---------- THE RECORDS
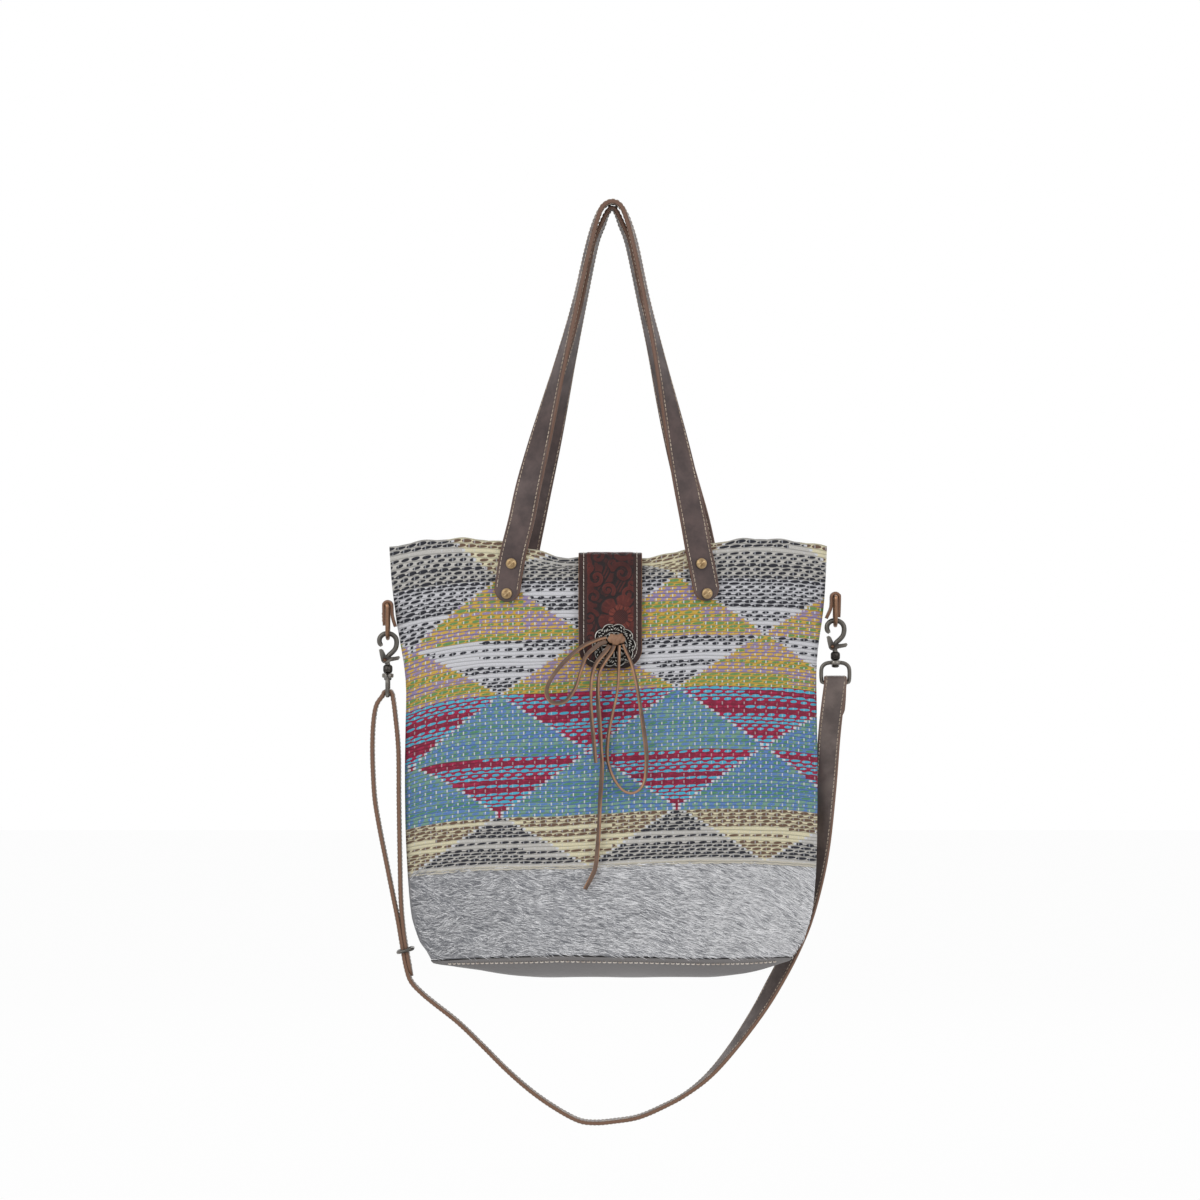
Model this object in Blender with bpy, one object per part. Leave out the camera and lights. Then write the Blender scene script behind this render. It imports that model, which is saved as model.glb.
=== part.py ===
"""Woven tote bag with a kilim-style body, leather handles, a tied flap and a long shoulder strap.

Frame: metres, X to the right, +Y to the back, +Z up. The origin is where the bag hangs, under the
apex of its inner handle. Sizes below are in millimetres and are turned into metres by MM.
"""
import math

import bmesh
import bpy
import numpy as np
from mathutils import Matrix, Vector

MM = 0.001
TOUCH_GAP = 0.3

# The bag's body: levels of its seams, the outline at stations, and the depth of its section.
MOUTH_Z = -281.0
MOUTH_DIP = 12.5
LATTICE_TOP_Z = -308.5
BAND_HEIGHTS = (49.5, 47.5, 51.0, 52.5, 45.5)
PART_BAND_HEIGHT = 48.5
BASE_SEAM_Z = -627.0
OUTLINE_Z = (-281.0, -330.0, -378.0, -420.0, -455.0, -510.0, -556.0, -590.0, -612.0, -627.0)
LEFT_X = (-187.0, -181.5, -173.5, -173.5, -174.0, -173.5, -171.5, -168.0, -161.5, -152.0)
RIGHT_X = (180.5, 178.0, 172.2, 172.0, 172.5, 172.5, 171.5, 168.0, 161.0, 151.5)
MOUTH_DEPTH = 30.0
BODY_DEPTH = 48.0
BASE_DEPTH = 50.0
BASE_SAG = 15.0
BASE_FLAT_WIDTH = 22.0
BASE_FLAT_LENGTH = 150.0
CLOTH = 2.4
HIDE = 2.2
LINING = 0.9
LINING_TOP_FLARE = 1.9
HEM_DEPTH = 26.0

# The weave: half the base of a lattice triangle, one apex column, and the height of a ridge.
HALF_BASE = 73.9
APEX_X = -94.0
RIDGE_PITCH = 9.6
COLUMN_STEPS = (2, 3, 3, 3, 3, 3, 2)
RIDGE_HEIGHT = 0.9

# Leather straps and their rivets.
HANDLE_WIDTH = 22.0
HANDLE_PLY = 3.6
HANDLE_TIP_Z = -329.5
HANDLE_LIFT = 0.5
HOOK_STAGGER = 5.0
RIVET_CAP_D = 9.0
RIVET_CAP_H = 1.6
RIVET_POST_D = 3.4
RIVET_LEVELS = (-298.0, -323.0)
STRAP_WIDTH = 19.0
STRAP_PLY = 3.2
LACE_WIDTH = 4.0
LACE_PLY = 2.2

# The flap and its ornament.
FLAP_X = -1.5
FLAP_WIDTH = 53.0
FLAP_PLY = 2.4
FLAP_END_Z = -385.5
FLAP_CORNER = 17.0
CONCHO_D = 33.0
CONCHO_LOBES = 8
CONCHO_Z = -366.0
CONCHO_X = 1.5

# Rings, snap hooks and eyes.
RING_WIDTH = 30.0
RING_HEIGHT = 27.0
RING_WIRE = 3.4
HOOK_WIRE = 4.2
EYE_WIDTH = 26.6
EYE_HEIGHT = 17.0
EYE_WIRE = 3.4
POST_D = 4.0
TAB_WIDTH = 17.0
TAB_PLY = 2.6
TAB_LENGTH = 18.0

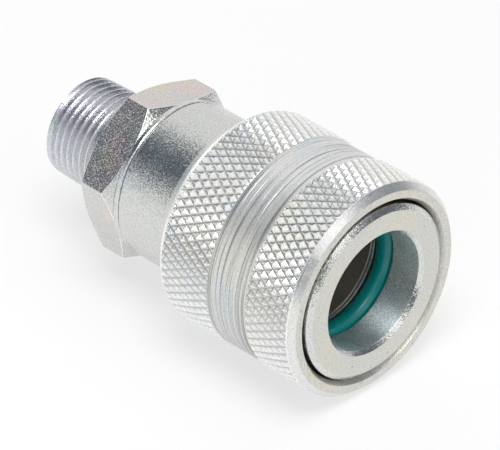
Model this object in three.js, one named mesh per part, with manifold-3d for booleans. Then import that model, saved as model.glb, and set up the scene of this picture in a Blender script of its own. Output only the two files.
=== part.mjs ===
// Quick disconnect coupler: the female half of a ball-lock fluid coupling with a shut-off poppet.
// A sleeve is pulled back against its spring, the locking balls move out and a plain nipple can go in or out.
//
// Millimetres, +Z up. The axis lies along X with the mouth towards +X. The origin is under the middle of the
// coupler, on the surface that its sleeve lies on. Every station is a distance behind the mouth's front face,
// so a turned profile is a list of [station, radius] points.

import * as THREE from 'three';
import { mergeVertices } from 'three/addons/utils/BufferGeometryUtils.js';
import Module from 'manifold-3d';

const wasm = await Module();
wasm.setup();

// ---- Driving dimensions -------------------------------------------------------------------------------

const LENGTH = 64.65;         // mouth face to the end of the pipe thread
const FACETS = 32;            // flats round a turned part; one of them faces down
const SMALL_FACETS = 24;      // flats round the smaller turned parts
const FLAT_FACTOR = Math.cos(Math.PI / FACETS);

const SLIDE_GAP = 0.16;       // radial clearance of the spring seat on the body
const BALL_GAP = 0.12;        // clearance between the balls and the sleeve's bore
const FIT_GAP = 0.1;          // radial clearance between fixed neighbours
const FACE_GAP = 0.15;        // axial clearance between faces that meet
const MERGE_DISTANCE = 1e-5;  // vertices closer than this are one vertex

const KNURL_RADIUS = 18.3;    // over the crests of the knurl
const AXIS_HEIGHT = KNURL_RADIUS;

// The body carries the balls, the nipple seal, the valve seat and the neck.
const BODY = {
  radius: 13.33,
  spigotRadius: 12,
  spigotRear: 14.4,
  boreRadius: 10.1,
  boreRear: 25.5,
  sealGrooveFront: 21,
  sealGrooveRear: 24.8,
  sealGrooveRadius: 12.3,
  seatRadius: 6.5,
  seatFront: 27.3,
  chamberRadius: 9.5,
  chamberRear: 36.7,
  threadRadius: 10.5,
  jointRecessRadius: 11.9,
  jointRecessFront: 41.5,
  rear: 43.05,
  edge: 0.2,
};

// The nose ring screws on the front of the body, holds the front seal and stops the sleeve.
const RING = {
  faceRadius: 13.95,
  outerRadius: 14.8,
  outerChamfer: 0.6,
  boreRadius: 10,
  boreChamfer: 0.6,
  grooveFront: 6.1,
  grooveRear: 10,
  grooveRadius: 12.95,
  lipRear: 10.4,
  flangeRear: 10.7,
  skirtRadius: 13.8,
  skirtRear: 14.2,
  threadRadius: BODY.spigotRadius + FIT_GAP,
};

const FRONT_SEAL = { station: 8.2, radius: 11.1, section: 1.75, sides: 10 };

const BALL = { count: 8, radius: 2, station: 17.5, orbit: 11.4, travel: 0.9, slices: 10, stacks: 6 };
const BALL_HOLE = { radius: 2.15, lipRadius: 1.8, lipOrbit: 10.35, facets: 16 };

const NIPPLE_SEAL = { station: 22.3, radius: 10.98, section: 1.1, sides: 8 };
const BACKUP = { front: 23.55, rear: 24.65, innerRadius: 10.2, outerRadius: 12.05 };

// The sleeve slides back by its pull. Over the balls its bore is a long taper, so they move out as it slides.
const SLEEVE = {
  pull: 4.5,
  front: 0.42,
  faceInnerRadius: 15.78,
  faceOuterRadius: 17.1,
  noseRadius: 18.05,
  noseRear: 1.45,
  mouthRadius: 15.2,
  mouthFront: 1.3,
  mouthRear: 11,
  reliefRadius: 14.55,
  landRear: 19.6,
  chamberRadius: 15.5,
  chamberRear: 30.7,
  bandRadius: 17.9,
  bandFront: 10.5,
  bandRear: 18.7,
  knurlFront: 1.7,
  knurlRear: 28.6,
  shoulderRadius: 18,
  bevelFront: 29.3,
  bevelRadius: 17.6,
  rear: 32.4,
  rearRadius: 14.5,
  lipRadius: 14,
};

const SPRING_SEAT = { front: 28.9, rear: 29.6, outerRadius: 15.2 };
const SNAP_RING = { front: 29.7, rear: 30.5, innerRadius: 12.85, outerRadius: 14.9, opening: 0.5, steps: 28 };
const SNAP_GROOVE = { front: 29.6, rear: 30.6, radius: 12.75 };
const SLEEVE_SPRING = { radius: 14.42, wire: 0.55, turns: 3 };

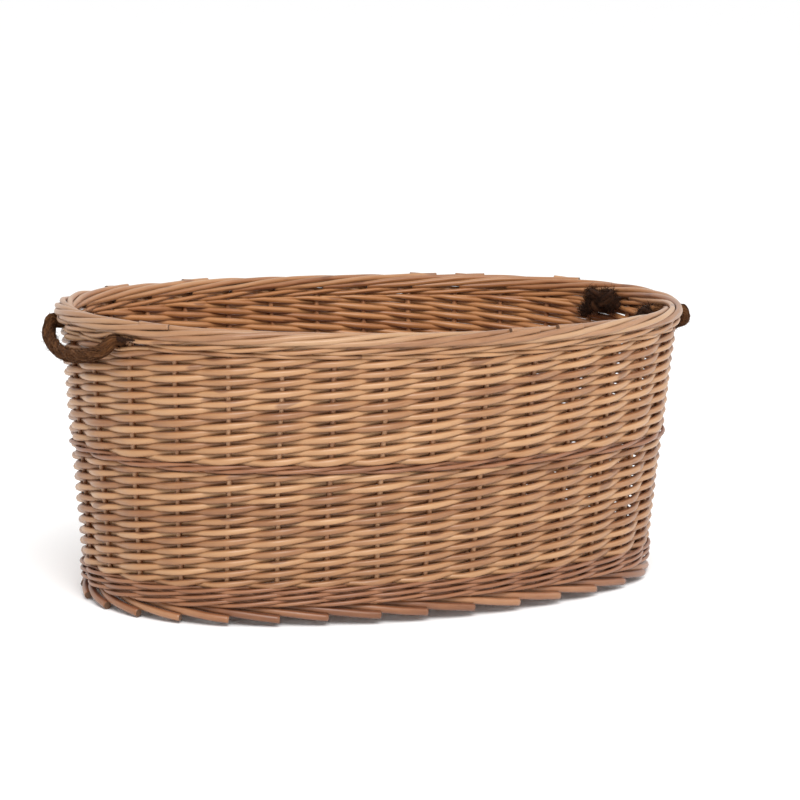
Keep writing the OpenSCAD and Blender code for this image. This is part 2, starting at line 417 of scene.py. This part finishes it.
def hole_places():
    for middle in (LEFT_AT, RIGHT_AT):
        for side in (-1, 1):
            u = middle + side * HOLE_ANGLE / END_STEP
            x, y, _, _ = plan(u, stake_inset(HOLE_Z))
            yield u, HOLE_Z - unevenness(x, y, HOLE_Z)


HOLES = list(hole_places())
PUSH, PUSH_REACH, PUSH_WIDTH = 6.0, 20.0, 0.30


def parted(u, z):
    """Heights of a rod whose run is parted round the rope holes."""
    z = z.copy()
    for at, level in HOLES:
        gap = gaps_from(u, at)
        near = np.abs(gap) < 3 * PUSH_WIDTH
        if not near.any():
            continue
        offset = z[np.argmin(np.abs(gap))] - level
        push = PUSH * max(0.0, 1 - abs(offset) / PUSH_REACH) * (1 if offset > 0 else -1)
        z += push * np.exp(-((gap / PUSH_WIDTH) ** 2)) * near
    return z


# ---------------------------------------------------------------- the woven wall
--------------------
WHAT IS REQUIRED
In this exercise, copy only the lines from the opening line of the material through the line where "TOUCH_GAP = 0.3" appears.

RESPONSE
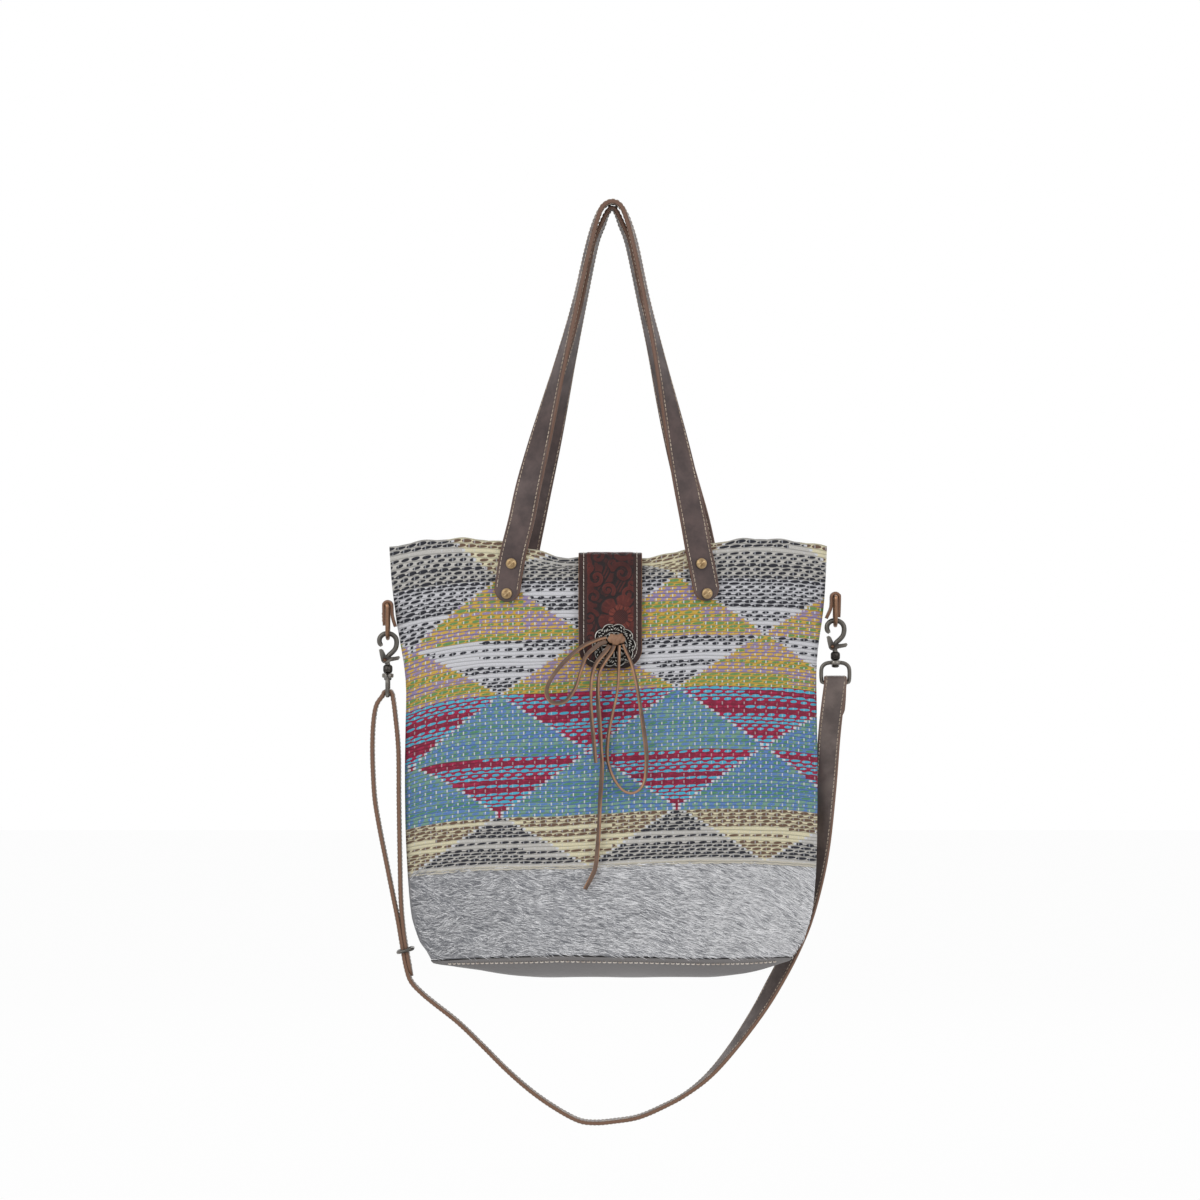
Model this object in Blender with bpy, one object per part. Leave out the camera and lights. Then write the Blender scene script behind this render. It imports that model, which is saved as model.glb.
=== part.py ===
"""Woven tote bag with a kilim-style body, leather handles, a tied flap and a long shoulder strap.

Frame: metres, X to the right, +Y to the back, +Z up. The origin is where the bag hangs, under the
apex of its inner handle. Sizes below are in millimetres and are turned into metres by MM.
"""
import math

import bmesh
import bpy
import numpy as np
from mathutils import Matrix, Vector

MM = 0.001
TOUCH_GAP = 0.3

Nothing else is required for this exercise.